In the showroom customers also will find wallpaper books. Draa admits wall coverings are not a real strong part of the business, but it takes care of itself. “What we’re finding is that at some point people went to faux finishing—and we’re still doing a lot of that. We have two faux artists that work for us, and they can do just about anything. But there is a certain paper, the higher end quality that we do sell, that you just cannot reproduce through paint. It just has something special to it.”
Likewise, customers find something special about Draa Interior Designs and its products and services. Draa, Hawf and Pevey made the decision to provide higher end products to higher end customers after attending a seminar on that exact topic. “We decided we were going to up our level of marketing, who we were marketing to and the quality of product that we put out. Which means that there are some people who come in and say we’re too expensive—that they don’t want to add the extra lining or extra cording or something like that. That’s OK; those aren’t the people we’re trying to target. We’re putting out a higher quality of product that our clients want.”
The three of them made a list of certain things they want to do all the time, things they thought were important to produce the quality product they wanted. The goal, then, was for the business to become known for offering a much better product where customers could really get their money’s worth.
“Once they have decided to have you in their homes, they know they are going to spend money,” Draa says. “It’s really not up to us as a designer to decide whether or not they have enough money to afford that $100 trim. They can decide that. But if we never show it to them, we’re never going to sell it.”
When they started applying this to the business they could see the results immediately. Total sales reached $1.2 million dollars last year after hovering right under a million for about three years before that, says Draa.

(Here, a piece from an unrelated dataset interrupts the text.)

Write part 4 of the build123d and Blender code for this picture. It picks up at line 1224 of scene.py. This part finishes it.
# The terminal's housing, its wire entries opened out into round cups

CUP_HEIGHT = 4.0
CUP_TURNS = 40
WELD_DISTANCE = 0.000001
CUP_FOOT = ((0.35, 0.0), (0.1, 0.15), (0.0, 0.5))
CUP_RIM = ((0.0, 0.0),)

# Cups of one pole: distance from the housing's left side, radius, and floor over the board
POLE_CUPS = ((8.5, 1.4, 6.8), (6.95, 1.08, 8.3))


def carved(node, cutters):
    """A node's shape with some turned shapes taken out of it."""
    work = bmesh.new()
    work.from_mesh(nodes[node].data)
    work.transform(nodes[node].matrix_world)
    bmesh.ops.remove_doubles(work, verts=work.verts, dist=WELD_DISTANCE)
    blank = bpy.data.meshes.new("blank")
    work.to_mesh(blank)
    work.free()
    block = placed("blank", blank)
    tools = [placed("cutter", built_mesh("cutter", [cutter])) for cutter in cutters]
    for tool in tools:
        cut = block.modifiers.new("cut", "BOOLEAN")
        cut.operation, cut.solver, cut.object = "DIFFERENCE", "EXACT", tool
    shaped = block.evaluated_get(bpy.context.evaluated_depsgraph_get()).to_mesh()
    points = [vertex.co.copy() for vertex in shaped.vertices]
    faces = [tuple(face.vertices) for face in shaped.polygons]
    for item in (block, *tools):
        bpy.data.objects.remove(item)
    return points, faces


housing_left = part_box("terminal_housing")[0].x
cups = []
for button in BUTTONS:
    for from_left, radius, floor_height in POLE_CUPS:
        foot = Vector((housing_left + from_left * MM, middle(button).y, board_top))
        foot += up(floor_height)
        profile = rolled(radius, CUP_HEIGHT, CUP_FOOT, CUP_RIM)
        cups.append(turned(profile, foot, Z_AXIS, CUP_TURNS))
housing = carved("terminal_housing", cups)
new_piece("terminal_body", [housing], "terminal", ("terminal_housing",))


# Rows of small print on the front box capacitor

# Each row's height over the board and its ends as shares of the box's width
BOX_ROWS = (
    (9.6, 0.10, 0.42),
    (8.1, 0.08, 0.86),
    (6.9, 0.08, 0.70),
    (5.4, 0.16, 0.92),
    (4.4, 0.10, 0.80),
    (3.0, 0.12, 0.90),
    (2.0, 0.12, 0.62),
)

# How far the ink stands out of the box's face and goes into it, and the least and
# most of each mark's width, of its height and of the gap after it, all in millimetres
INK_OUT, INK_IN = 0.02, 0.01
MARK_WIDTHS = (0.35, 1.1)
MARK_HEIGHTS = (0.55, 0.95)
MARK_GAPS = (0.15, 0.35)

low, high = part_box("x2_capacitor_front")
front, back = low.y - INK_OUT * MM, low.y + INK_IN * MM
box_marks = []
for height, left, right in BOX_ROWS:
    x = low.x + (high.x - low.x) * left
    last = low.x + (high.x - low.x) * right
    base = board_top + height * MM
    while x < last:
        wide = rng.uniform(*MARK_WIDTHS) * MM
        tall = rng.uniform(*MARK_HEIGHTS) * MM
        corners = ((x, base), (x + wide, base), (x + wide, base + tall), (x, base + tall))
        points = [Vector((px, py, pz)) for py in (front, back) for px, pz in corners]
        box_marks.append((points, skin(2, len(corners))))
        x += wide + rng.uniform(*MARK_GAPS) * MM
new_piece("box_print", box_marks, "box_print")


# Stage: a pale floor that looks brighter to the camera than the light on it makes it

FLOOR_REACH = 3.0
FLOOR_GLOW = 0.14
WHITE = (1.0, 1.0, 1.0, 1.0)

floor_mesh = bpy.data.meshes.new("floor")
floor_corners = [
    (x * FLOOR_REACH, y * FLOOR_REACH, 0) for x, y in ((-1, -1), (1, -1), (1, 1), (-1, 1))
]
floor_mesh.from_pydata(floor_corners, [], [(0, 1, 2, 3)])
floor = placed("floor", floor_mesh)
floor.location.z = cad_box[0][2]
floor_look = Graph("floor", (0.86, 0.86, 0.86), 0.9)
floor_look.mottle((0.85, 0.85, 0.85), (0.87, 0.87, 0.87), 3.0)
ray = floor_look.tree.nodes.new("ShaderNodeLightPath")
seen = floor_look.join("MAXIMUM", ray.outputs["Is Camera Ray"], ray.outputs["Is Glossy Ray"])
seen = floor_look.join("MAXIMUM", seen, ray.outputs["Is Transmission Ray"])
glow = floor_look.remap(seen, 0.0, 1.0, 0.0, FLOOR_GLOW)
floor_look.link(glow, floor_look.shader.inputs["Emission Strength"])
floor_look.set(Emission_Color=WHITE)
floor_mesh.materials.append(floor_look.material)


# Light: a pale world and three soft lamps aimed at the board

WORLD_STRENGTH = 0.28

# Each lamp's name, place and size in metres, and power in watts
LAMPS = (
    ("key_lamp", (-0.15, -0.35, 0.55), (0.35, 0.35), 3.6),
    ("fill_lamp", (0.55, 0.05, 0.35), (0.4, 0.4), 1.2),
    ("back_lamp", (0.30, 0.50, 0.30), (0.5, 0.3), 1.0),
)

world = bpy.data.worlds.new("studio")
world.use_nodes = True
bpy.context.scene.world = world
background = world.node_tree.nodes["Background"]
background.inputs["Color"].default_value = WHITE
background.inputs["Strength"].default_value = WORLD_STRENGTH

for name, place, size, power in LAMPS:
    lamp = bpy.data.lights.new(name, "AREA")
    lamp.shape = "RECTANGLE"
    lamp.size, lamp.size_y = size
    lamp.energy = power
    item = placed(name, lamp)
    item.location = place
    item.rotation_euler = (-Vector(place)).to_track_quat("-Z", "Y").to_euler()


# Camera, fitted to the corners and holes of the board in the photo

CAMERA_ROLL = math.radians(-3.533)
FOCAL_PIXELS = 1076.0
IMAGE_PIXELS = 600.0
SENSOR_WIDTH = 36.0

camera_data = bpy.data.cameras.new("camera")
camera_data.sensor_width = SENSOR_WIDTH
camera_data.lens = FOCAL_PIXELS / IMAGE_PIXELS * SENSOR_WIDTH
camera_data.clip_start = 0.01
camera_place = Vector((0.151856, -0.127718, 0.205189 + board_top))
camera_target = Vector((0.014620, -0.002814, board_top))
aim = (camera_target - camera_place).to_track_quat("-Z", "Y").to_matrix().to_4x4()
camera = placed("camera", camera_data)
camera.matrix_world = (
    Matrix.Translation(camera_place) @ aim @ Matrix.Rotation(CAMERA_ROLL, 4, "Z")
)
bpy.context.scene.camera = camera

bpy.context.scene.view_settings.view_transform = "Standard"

“I am aiming toward the small business owner who is a little bit more independent, wants something different from anybody else and has some money to do it,” Draa says about her target customer.
To help reach this market Cheryl Draa Interior Designs places ads in outlets most likely to reach them. “I have partnered with the Cobb Chamber of Commerce, which of course targets the independent businessperson, and have an ad in the publication that they put out (Cobb In Focus). I’ve been doing that for the last two years and what I’ve been seeing are the wives of the businesspeople coming in saying, ‘I saw your ad, I see what you’re doing, I like this look.’ They want to make sure that they are going to get something that looks a little bit different from everybody else. So we are targeting the higher end market for that reason and are being pretty successful at it.”

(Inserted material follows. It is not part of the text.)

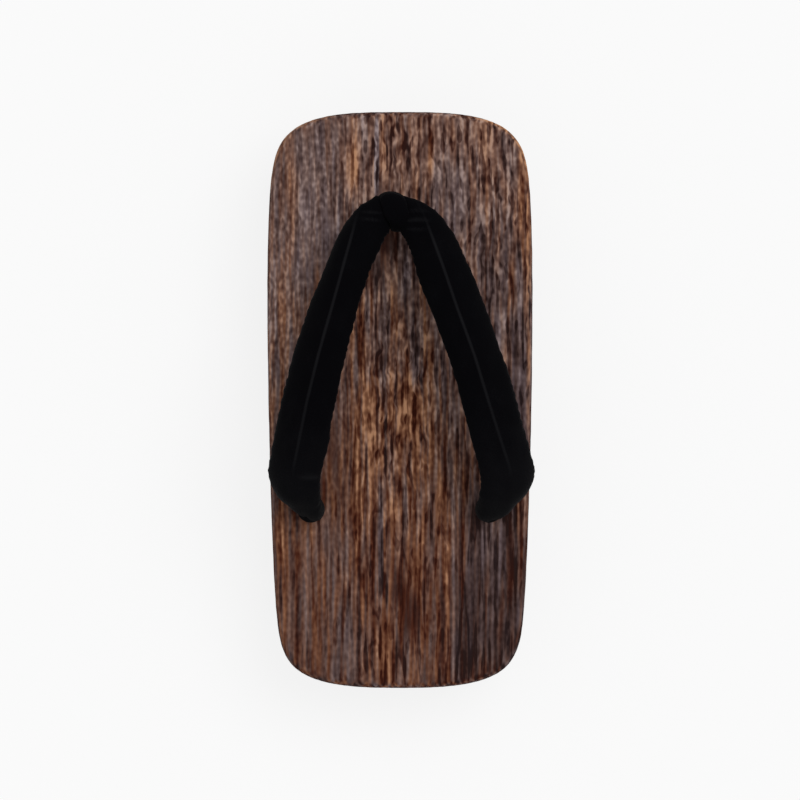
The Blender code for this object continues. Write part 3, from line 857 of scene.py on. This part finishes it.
bm = merged_copy("strap")
along = bm.verts.layers.float.new("along")
around = bm.verts.layers.float_vector.new("around")
middle_of = bm.verts.layers.float_vector.new("middle")
left = sorted((v for v in bm.verts if v.co.x < 0), key=lambda v: v.co.z)
rings = tube_rings(left[:STRAP_SIDES])
ends = set(rings[0]), set(rings[-1])
caps = [f for f in bm.faces if any(set(f.verts) <= end for end in ends)]
bmesh.ops.delete(bm, geom=caps, context="FACES")
bmesh.ops.join_triangles(
    bm,
    faces=bm.faces,
    angle_face_threshold=math.radians(60),
    angle_shape_threshold=math.radians(90),
)
bmesh.ops.holes_fill(bm, edges=[e for e in bm.edges if e.is_boundary])
middles = [sum((v.co for v in ring), Vector()) / len(ring) for ring in rings]
widest = []
for ring, middle in zip(rings, middles):
    spots = np.array([v.co - middle for v in ring])
    way = Vector(np.linalg.svd(spots)[2][0])
    widest.append(way if not widest or way.dot(widest[-1]) > 0 else -way)
half = len(rings) // 4
if widest[half].cross(middles[half + 1] - middles[half]).z < 0:
    widest = [-way for way in widest]
run = 0.0
for number, (ring, middle, way) in enumerate(zip(rings, middles, widest)):
    before, after = middles[max(number - 1, 0)], middles[min(number + 1, len(middles) - 1)]
    up = way.cross(after - before).normalized()
    run += (middle - middles[max(number - 1, 0)]).length
    reach = max(abs((v.co - middle).dot(way)) for v in ring)
    for v in ring:
        off = v.co - middle
        v[along] = run
        v[around] = (off.dot(way) / reach, off.dot(up) / reach, off.dot(way))
        v[middle_of] = middle
strap = new_piece("velvet_strap", bm, "strap_velvet", "strap")
rounded(strap, STRAP_LEVELS)

mesh = strap.data
places = spread(mesh, "position", 3).astype(float)
normals = np.empty(places.size, np.float32)
mesh.vertex_normals.foreach_get("vector", normals)
normals = normals.reshape(-1, 3)
along, around, middle = spread(mesh, "along"), spread(mesh, "around", 3), spread(mesh, "middle", 3)
across, lift, off_middle = around.T
apex = along[np.hypot(*(middle[:, :2] - FRONT_HOLE).T).argmin()]
pinched = 1 - (1 - PINCH) * (1 - eased(abs(along - apex), *PINCH_REACH))
places = middle + (places - middle) * pinched[:, None]
beside = places[:, 0] - LOOP_X
for side, far, whole, gone in SHOULDERS:
    share = eased(side * beside, *SHOULDER_START) * (1 - eased(side * beside, whole, gone))
    places[:, 1] += far * share * np.clip(normals[:, 1], 0, 1)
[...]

Internet marketing also has helped. Draa has a company Web site that features a gallery showcasing room designs and window treatments. Visitors also can set up in-home appointments via e-mail from the site.
“People will pick up our ads and then go to the Web site and decide they want to come in to the store and see what we have and meet us. Occasionally, I do go into a client’s home to meet with them and I’ll ask how did they find us and I expect them say so-and-so referred us and they’ll say they googled us and our Web site came up first,” Draa says.
Most of Draa’s clients are repeat customers or have been referred by other customers. For them and for new customers Draa has an edge to distinguish her business from others. “A lot of designers still work out of their homes and I have a retail store, so we have better access to using our own product,” she explains. “We’re not running all over the metroplex trying to find a different fabric, we just pull a book off of our wall. I feel like we’re using our time wisely. It’s also our attention to detail, and upping it into window couture and making our products be specific to what the client wants.
“I would say the key reason why we’re successful is because we listen—listen, listen, listen—to what our clients really, really want. We can go in there with an idea of what would look best for them, but if they’re saying they want something different, then they’re not going to buy what we think, they are going to buy what they want. Our job is to listen to what they want, give them really good advice about what their options are, show them what we think would look good and try to come up with a combination of what they initially thought they wanted and what could be best for their homes.”
All of what Draa has done over the past several years, from opening a showroom to targeting higher end clients with higher end products, has positioned her business to make it through what many see as tough economic times. The housing market has seriously affected businesses in the greater Atlanta area, she says, from homebuilders to landscapers—many of them going out of business. “I think what that’s going to do is weed out the really, really good from the mediocre. The really, really good ones are going to stick it out and be left and the other guys are, for one reason or another, going to have to move on to something else.
“How that’s going to affect us is that people are going to do one of two things: They are going to stay where they are and then decide to update what they have, or if they have the money to purchase a home they are getting a pretty good deal on it and they have to do [some decorating] to their house.
“We’re at a slower level at this point, but I feel pretty confident in the future that we’re going to maintain what we’re doing.”
Draa holds one bit of advice dearly: Live life like a swan. “Remain calm and unruffled on the surface, but paddle furiously underneath,” she says. “I think the client should only see the unruffled surface and a smooth installation.”